The second fact: Look for quality and you will find it. There is BBC Entertainment, Fx, Fox History and a whole lot of new channels with cutting-edge shows. There isn’t much high-end stuff in Indian languages, but, as the market evolves and enough people demand it and are willing to pay for it, there will be.

The parallel with films is again apt. In the eighties, the only way to distribute a film was through 1,000-seater single-screen theatres. The pressure resulted in popular, at times low-brow films, meant to pull the masses in. Then came multiplexes with 4-5 screens with about 200-300 seats per screen. They improved flexibility and average ticket pricing. This brought down the break-even threshold and made it possible to experiment. The result has been some outstanding films, especially in Hindi cinema. The same thing, call it multiplexing, will happen to TV only when structural issues with the business (digitisation, pay revenues) are sorted out.
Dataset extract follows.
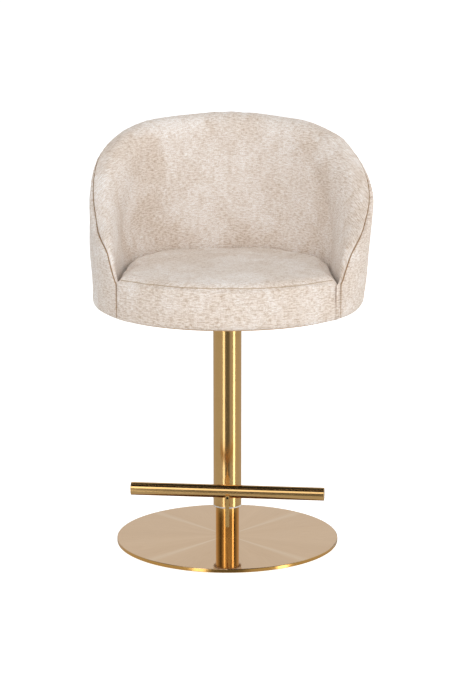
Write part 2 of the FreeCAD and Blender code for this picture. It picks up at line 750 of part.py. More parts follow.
def frame_screw_solids(oversize):
    """Countersunk screws through the frame into the board's edge, or their holes."""
    height = BOARD_BOTTOM + FRAME_SCREW_RISE
    start = SHELL_RADIUS - FRAME_OUTSET - FRAME_SCREW_SINK
    shank_radius = FRAME_SCREW_DIAMETER / 2 + oversize
    head_radius = FRAME_SCREW_HEAD / 2 + oversize
    screws = []
    for i in range(FRAME_SCREW_COUNT):
        share = 2.0 * i / (FRAME_SCREW_COUNT - 1) - 1.0
        angle = math.radians(90.0 + share * FRAME_SCREW_SPREAD_DEG)
        inward = Vector(-math.cos(angle), -math.sin(angle), 0)
        place = Vector(0, 0, height) - inward * start
        shank = Part.makeCylinder(shank_radius, FRAME_SCREW_LENGTH + oversize, place, inward)
        head_depth = head_radius - shank_radius
        screw = Part.makeCone(head_radius, shank_radius, head_depth, place, inward).fuse(shank)
        if oversize:
            mouth = 2 * FRAME_SCREW_SINK
            screw = screw.fuse(Part.makeCylinder(head_radius, mouth, place - inward * mouth, inward))
        screws.append(screw.removeSplitter())
    return grouped(screws)


def frame_screws():
    """Screws that hold the tub on the board."""
    return frame_screw_solids(0.0)


# ---- all nodes --------------------------------------------------------------------------------
NODES = {
    "base_pad": base_pad,
    "base_plate": base_plate,
    "base_screws": base_screws,
    "foot_plug": foot_plug,
    "inner_column": inner_column,
    "column_cap": column_cap,
    "lower_race": lower_race,
    "bearing_balls": bearing_balls,
    "ball_cage": ball_cage,
    "pivot_bolt": pivot_bolt,
    "pivot_washer": pivot_washer,
    "outer_tube": outer_tube,
    "tube_head": tube_head,
    "lower_bushing": lower_bushing,
    "upper_bushing": upper_bushing,
    "upper_race": upper_race,
    "footrest_arm": footrest_arm,
    "footrest_bar": footrest_bar,
    "footrest_cap_left": footrest_cap_left,
    "footrest_cap_right": footrest_cap_right,
    "footrest_screw": footrest_screw,
    "seat_plate": seat_plate,
    "plate_gussets": plate_gussets,
    "seat_bolts": seat_bolts,
    "seat_washers": seat_washers,
    "tee_nuts": tee_nuts,
    "seat_board": seat_board,
    "dust_cover": dust_cover,
    "seat_foam": seat_foam,
    "seat_cover": seat_cover,
    "shell_frame": shell_frame,
    "frame_screws": frame_screws,
    "outer_padding": outer_padding,
    "inner_padding": inner_padding,
    "outer_cover": outer_cover,
    "inner_cover": inner_cover,
}

os.makedirs("parts", exist_ok=True)
for name, make in NODES.items():
    shape = make()
    if not shape.isValid() or not shape.Solids:
        raise RuntimeError(name + " is not a valid solid")
    shape.exportStep("parts/" + name + ".step")
    print(name, len(shape.Solids), "solids", round(shape.Volume / 1000.0, 2), "cm3")
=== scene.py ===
"""A counter-height tub stool: soft goods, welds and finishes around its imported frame.

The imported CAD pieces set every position. The tub, the cushion and the dust cloth are built
again as soft goods, seam threads, weld beads and staples are added, and every piece gets a
procedural finish.
"""

import logging
import math
from dataclasses import dataclass
from enum import Enum
from typing import Callable, Sequence

import bpy
import bmesh
import numpy as np
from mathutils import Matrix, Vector, kdtree


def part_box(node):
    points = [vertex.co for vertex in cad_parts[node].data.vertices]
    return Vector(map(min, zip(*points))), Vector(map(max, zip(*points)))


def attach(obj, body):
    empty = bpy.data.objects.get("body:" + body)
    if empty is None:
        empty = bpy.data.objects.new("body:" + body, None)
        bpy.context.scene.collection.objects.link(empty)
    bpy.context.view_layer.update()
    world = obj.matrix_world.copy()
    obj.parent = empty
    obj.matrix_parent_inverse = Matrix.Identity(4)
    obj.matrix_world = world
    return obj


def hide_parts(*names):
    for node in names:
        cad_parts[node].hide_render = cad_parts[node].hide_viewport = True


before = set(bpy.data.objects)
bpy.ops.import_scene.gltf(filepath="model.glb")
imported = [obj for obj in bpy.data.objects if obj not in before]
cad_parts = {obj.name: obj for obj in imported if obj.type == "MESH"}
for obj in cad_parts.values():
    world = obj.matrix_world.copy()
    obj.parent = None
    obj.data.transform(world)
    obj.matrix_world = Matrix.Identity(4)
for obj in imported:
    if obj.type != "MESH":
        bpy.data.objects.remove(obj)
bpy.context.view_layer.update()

log = logging.getLogger("bar_stool")
SWIVEL = "swivel"
TAU = 2 * math.pi
Point = tuple[float, float, float]
Colour = tuple[float, float, float, float]
Object = bpy.types.Object
Socket = bpy.types.NodeSocket


# ---------------------------------------------------------------- modelling tools


def smoothstep(low: float, high: float, value: np.ndarray | float) -> np.ndarray:
    """Ease from 0 at low to 1 at high.

    Args:
        low: where the ease starts.
        high: where it ends.
        value: one number or an array of them.
    Returns:
        The eased share, with the shape of value.
    """
    t = np.clip((np.asarray(value, float) - low) / (high - low), 0.0, 1.0)
    return t * t * (3 - 2 * t)


def linear(r: float, g: float, b: float) -> Colour:
    """Turn an 8-bit display colour into a linear colour.

    Args:
        r: red, 0 to 255.
        g: green, 0 to 255.
        b: blue, 0 to 255.
    Returns:
        The linear colour with an alpha of 1.
    """

    def one(c: float) -> float:
        """Linear share of one channel."""
        c /= 255
        return c / 12.92 if c <= 0.04045 else ((c + 0.055) / 1.055) ** 2.4

    return (one(r), one(g), one(b), 1.0)


def deselect() -> None:
    """Deselect every object, the CAD nodes among them."""
    if bpy.context.object and bpy.context.object.mode != "OBJECT":
        bpy.ops.object.mode_set(mode="OBJECT")
    bpy.ops.object.select_all(action="DESELECT")


def activate(obj: Object) -> None:
    """Make obj the only selected and the active object."""
    deselect()
    obj.select_set(True)
    bpy.context.view_layer.objects.active = obj


def edit(obj: Object, mode: str = "FACE") -> None:
    """Open obj in edit mode with nothing selected.

    Args:
        obj: the mesh to edit.
        mode: VERT, EDGE or FACE.
    """
    activate(obj)
    bpy.ops.object.mode_set(mode="EDIT")
    bpy.ops.mesh.select_mode(type=mode)
    bpy.ops.mesh.select_all(action="DESELECT")


def close_edit() -> None:
    """Leave edit mode."""
    bpy.ops.object.mode_set(mode="OBJECT")


def pick(obj: Object, kind: str, test: Callable[[object], bool]) -> None:
    """Select the faces or edges of an object in edit mode that pass a test.

    Args:
        obj: the mesh being edited.
        kind: faces or edges.
        test: takes one face or edge.
    """
    mesh = bmesh.from_edit_mesh(obj.data)
    for item in getattr(mesh, kind):
        item.select_set(test(item))
    mesh.select_flush_mode()
    bmesh.update_edit_mesh(obj.data)


def freeze(obj: Object) -> None:
    """Put an object's place, turn and size into its mesh."""
    activate(obj)
    bpy.ops.object.transform_apply(location=True, rotation=True, scale=True)


def outward(obj: Object, merge: float = 1e-6) -> None:
    """Merge an object's doubles and turn its faces outwards.

    Args:
        obj: a closed mesh.
        merge: how near two corners are one, in metres.
    """
    edit(obj, "VERT")
    bpy.ops.mesh.select_all(action="SELECT")
    bpy.ops.mesh.remove_doubles(threshold=merge)
    bpy.ops.mesh.normals_make_consistent(inside=False)
    close_edit()


def modifier(obj: Object, kind: str, **settings: object) -> None:
    """Add a modifier and apply it.

    Args:
        obj: the mesh.
        kind: Blender's modifier type.
        settings: its properties.
    """
    activate(obj)
    mod = obj.modifiers.new(kind.title(), kind)
    for name, value in settings.items():
        setattr(mod, name, value)
    bpy.ops.object.modifier_apply(modifier=mod.name)


def smooth(obj: Object, degrees: float = 35.0) -> None:
    """Shade an object smooth, with creases past an angle.

    Args:
        obj: the mesh.
        degrees: the angle past which an edge stays sharp.
    """
    activate(obj)
    bpy.ops.object.shade_smooth_by_angle(angle=math.radians(degrees))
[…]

The last, and the biggest, (unsaid) reason why the lowest common denominator rules in many genres on TV is that India is, and will remain for a long time, a ‘single-TV-home’ market. This has nothing to do with purchasing power. It is a sociological phenomenon. Indians believe that having more than one TVs will split the family, kids will start watching their own TV and won’t sit with parents, etc. So, all programming is geared to get the family together, and, therefore, GECs rule. The rest is a matter of luck. For every silly show like Rakhi Ka Insaaf, there is a Kaun Banega Crorepati sparkling away brilliantly.

The area that has borne the brunt of the imperfections of this market is news broadcasting, where standards have fallen. That, however, is a separate story that this paper will cover in greater detail soon.